La comunità di Corinto, secondo la testimonianza di Paolo, vive un’esuberanza carismatica che l’Apostolo recepisce con entusiasmo, almeno secondo il tono dei convenevoli introduttivi alla Prima Lettera ai Corinzi. «La testimonianza di Cristo si è stabilita tra voi così saldamente che non manca più alcun carisma a voi, che aspettate la manifestazione del Signore nostro Gesù Cristo» (1Cor 1,6 s). Nella comunità abbondano i doni dello Spirito e ne fanno una comunità vivace, in cui — si direbbe — non manca niente. Paolo sente però il dovere di intervenire orientando le espressioni carismatiche verso un ordine e uno spirito di servizio. Infatti — a quanto si può comprendere — nella comunità c’è confusione e una specie di rivalità tra le persone carismatiche, inclini più a esibire il proprio carisma e a rivendicarne l'importanza che a mettere i propri doni al servizio dell'utilità comune.
Nella Chiesa dell'entusiasmo i ministeri sarebbero un dono dello Spirito che orienta l’originalità dei fedeli e l'esuberanza disordinata della comunità al servizio del bene di tutti e della missione della Chiesa.
In quale Chiesa viviamo? Quale Chiesa vive secondo lo Spirito di Dio? Forse Efeso
Non riusciamo a riconoscerci totalmente né nella Chiesa di Gerusalemme né in quella di Corinto. Si devono riconoscere i tratti dello scontento e del malumore che esprimono il disagio di un cambiamento d'epoca: le consuetudini si rivelano insostenibili. In particolare, le pretese verso i preti che, riducendosi di numero, facciano tutto e bene e subito quello che facevano preti più numerosi, più giovani, più popolari si rivelano lontane da uno spirito evangelico. Essere discepoli del Signore impegna a servire, non a essere serviti. Si devono riconoscere anche i tratti, più rari però, dell'entusiasmo di farsi avanti per chiedere che venga riconosciuto il carisma particolare. Anche la pretesa di riconoscimento porta i segni di uno stile lontano dallo spirito evangelico. Essere discepoli del Signore comporta di rinnegare sé stessi per seguire Gesù, piuttosto che esigere un riconoscimento e un ruolo.
Diamo quindi avvio operativo a un percorso di discernimento, di formazione, di accompagnamento per giungere all’Istituzione dei ministeri dell’Accolitato, del Lettorato, del Catechista.

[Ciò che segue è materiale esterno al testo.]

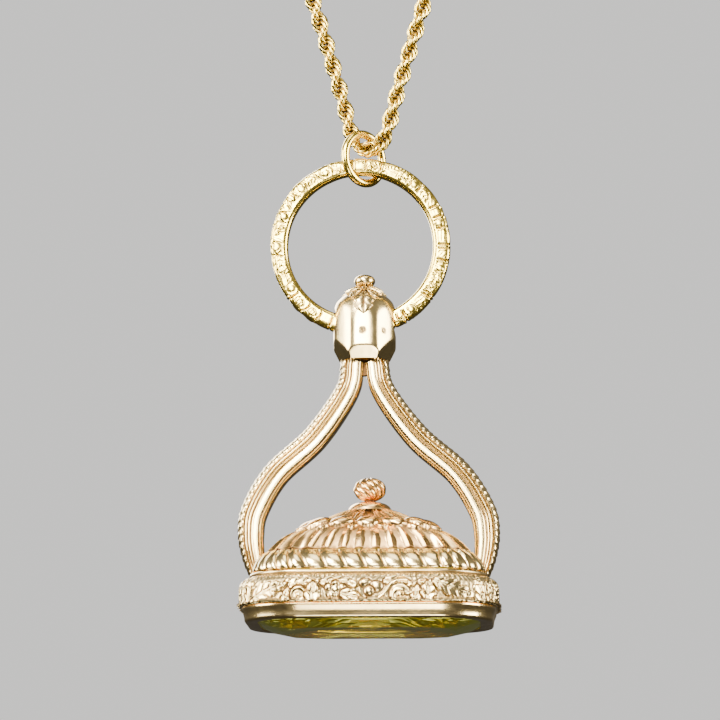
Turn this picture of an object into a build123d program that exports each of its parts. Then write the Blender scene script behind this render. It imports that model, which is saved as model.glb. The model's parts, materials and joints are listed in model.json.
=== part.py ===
from build123d import *

import os
from math import cos, pi, radians, sin, sqrt, tan

os.makedirs("parts", exist_ok=True)

# Millimetres. +Z is up, +X is to the right and -Y is the front of the necklace.
# The origin is the nape of the neck, on the underside of the clasp.
# Everything hangs below it, as the necklace is worn.

# Clearances
seam = 0.03                  # between pieces that seat on each other
chain_seat = 0.24            # under the jump ring, over the chain
ring_seat = 0.36             # under the split ring, over the jump ring
bore_play = 0.22             # round the split ring, inside the knuckle

# Rope chain, and the plain barrel clasp that closes it at the nape
chain_diameter = 1.9
clasp_length = 12.0
clasp_diameter = 3.2
clasp_edge = 0.5

# Jump ring: its plane is turned about the vertical, left side forward
jump_radius = 2.7
jump_wire = 0.9
jump_turn = 45
jump_shift = -0.65           # sideways from the middle of the chain

# Split ring, plain inside and chased on its front, back and outside
ring_diameter = 19.5
ring_radial = 1.93
ring_depth = 1.7
ring_bevel = 0.6
ring_shift = -1.0
ring_relief = 0.16
ring_plain_top = 24          # degrees left plain each side of the jump ring
ring_plain_foot = 38         # and each side of the ring's foot, round the knuckle
ring_motif_pitch = 15        # degrees from one chased band to the next
ring_band = 0.5
ring_scroll_radius = 0.43
ring_scroll_hollow = 0.18
ring_collar_angle = 29       # from the ring's foot, on the right
ring_collar = 0.6

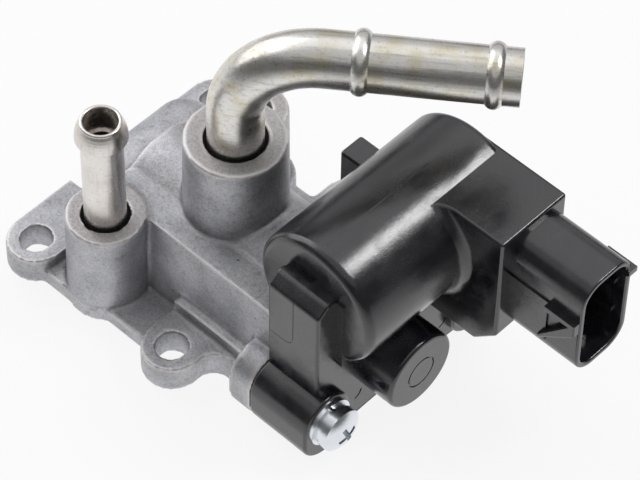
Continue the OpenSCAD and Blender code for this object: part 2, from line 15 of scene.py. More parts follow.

Forse partiamo dal malumore, forse partiamo dall’entusiasmo: ma verso dove andiamo? Per continuare a fare riferimento alle immagini offerte dalle chiese degli inizi, invoco ogni dono dello Spirito Perché nella nostra Chiesa si possano riconoscere lo stile e le scelte che Paolo raccomanda alla Chiesa di Efeso. Propongo per tanto di leggere, meditare e assimilare le parole di Paolo che mettono in evidenza il tema della vocazione personale come responsabilità per l’edificazione dell’unico corpo di Cristo e dicono dello stile evangelico di questo cammino di Chiesa:
Io dunque, prigioniero a motivo del Signore, vi esorto: comportatevi in maniera degna della chiamata che avete ricevuto, con ogni umiltà, dolcezza e magnanimità, sopportandovi a vicenda nell'amore, avendo a cuore di conservare l'unità dello spirito per mezzo del vincolo della pace. Un solo corpo e un solo spirito, come una sola è la speranza alla quale siete stati chiamati, quella della vostra vocazione; un solo Signore, una sola fede, un solo battesimo. Un solo Dio e Padre di tutti, che è al di sopra di tutti, opera per mezzo di tutti ed è presente in tutti.
A ciascuno di noi, tuttavia, è stata data la grazia secondo la misura del dono di Cristo. Ed egli ha dato ad alcuni di essere apostoli, ad altri di essere profeti, ad altri ancora di essere evangelisti, ad altri di essere pastori e maestri, per preparare i fratelli a compiere il ministero, allo scopo di edificare il corpo di Cristo, finché arriviamo tutti all'unità della fede e della conoscenza del Figlio di Dio, fino all'uomo perfetto, fino a raggiungere la misura della pienezza di Cristo.